Michael C. Hollinger
If there is a COTS (commercial off-the-shelf) real-time operating system available that meets the system requirements, why go to the risk and expense of writing your own from scratch? Do you expect NASA to fabricate every component in the spacecraft?
Mea navis aericumbens anguillis abundat
Is it quite possible that NASA engineers simply have not mastered the art and science of designing hardware and software operable in the harshest of environments?
While I would never claim that NASA is perfect, I think you underestimate the both the engineering challenge of putting a rover on Mars and the impact of more conservative, get-it-right, policies.
Interplanetary missions are the hardest of all because the engineers never get to actually test the whole device under realistic conditions.
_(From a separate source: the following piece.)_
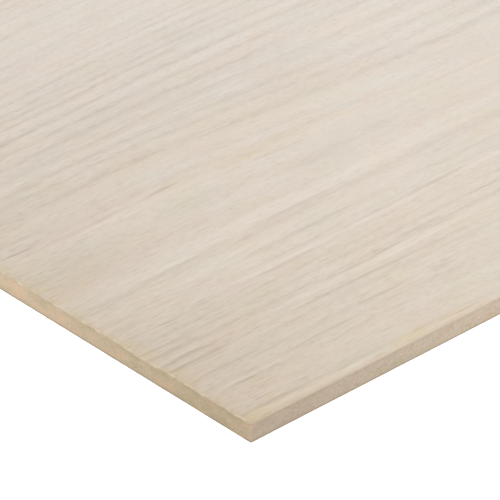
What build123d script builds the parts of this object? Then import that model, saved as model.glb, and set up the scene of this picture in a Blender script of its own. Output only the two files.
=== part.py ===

Although they can test and analyze each subsystem under a variety of simulated or near-realistic conditions, they have no way of building a test rover, putting it in interplanetary space of months, having is aerobrake into a thin atmosphere, parachute in a thin atmosphere, and crashland at high speed, and then operate all its mechanical parts under dusty low G conditions.
Second, get-it-right == conservatism == greater cost == fewer missions == less experience. The last thing NASA should do is spend more money, take more time, and do fewer missions. The only way we will really learn how to operate in space is to go into space. I'm not saying that better engineering won't help, only that more experience (unfettered by excessive conservatism) is a crucial part of learning to operate on other planets.
Two wrongs don't make a right, but three lefts do.
To have some actual technical discussion on a site that is supposed to be filled with nerds, instead of the same tired jokes about martians.
The more you know, the less you understand.
Since Spirit is rebooting sixty times per day, a problem that started when an electric motor moving its spectrometer "conked out", one thinks first of a hardware failure, possibly leading to software corruption.
I don't know the boot sequence of Spirit, but in most battery-powered embedded systems with which I am familiar, an elaborate state machine design is made to ensure that, when the boot sequence is complete, the system has sufficient power to perform any task that may be requested of it. Since the power supply is limited, an unexpectedly heavy load on the primary supply could cause the supply voltage to the microcomputer to fall below its specified lower limit, leading to a system reset.
Now imagine that there is a hardware failure associated with some process that runs during the boot sequence--a voltage regulator turn-on, a heating system initialization, an electric motor activation, whatever--that results in excessive current drain. When this part of the boot sequence is reached, the supply voltage falls, and the microcomputer resets. This disables the problem-causing hardware, unloading the power supply. When the supply voltage recovers, the microcomputer reboots (either automatically, with a power-on reset, via a watchdog timer, or via some other means) and, when the critical part of the boot sequence is reached, the supply voltage falls again. The system is now in a continuous loop, in which it can remain indefinitely. (Or at least 60 times per day....)
Note that this situation can also arise due to a defect in the power supply--if the output impedance of the power supply has risen for some reason, its output voltage under lightly loaded conditions can be acceptable, but it may not be able to supply heavier loads.
One expects the Spirit power supply to be complex, with separate regulators for the microcomputer, radio transceiver, and electric motors, so looking for common circuits and systems would be the first thing to do when troubleshooting for this type of failure. Looking for system conditions that can cause a system reset would be another; the JPL people have lived with their systems for years now, and would have had many design reviews to identify possible system failure scenarios--I'm not telling them anything new here. I understand that the system telemetry received yesterday indicates that the power supply is within specification, so that seems to eliminate that possiblility.
The second alternative is a soft memory failure of some kind, either caused by a supply failure as the parent suggests or perhaps by a radiation event of some kind.
Note that these problems can be multi-disciplinary; for example, the problem could be caused by some vibration when a motor runs that loosens a broken connection created by a chemical reaction to something on the surface (to take an extreme example).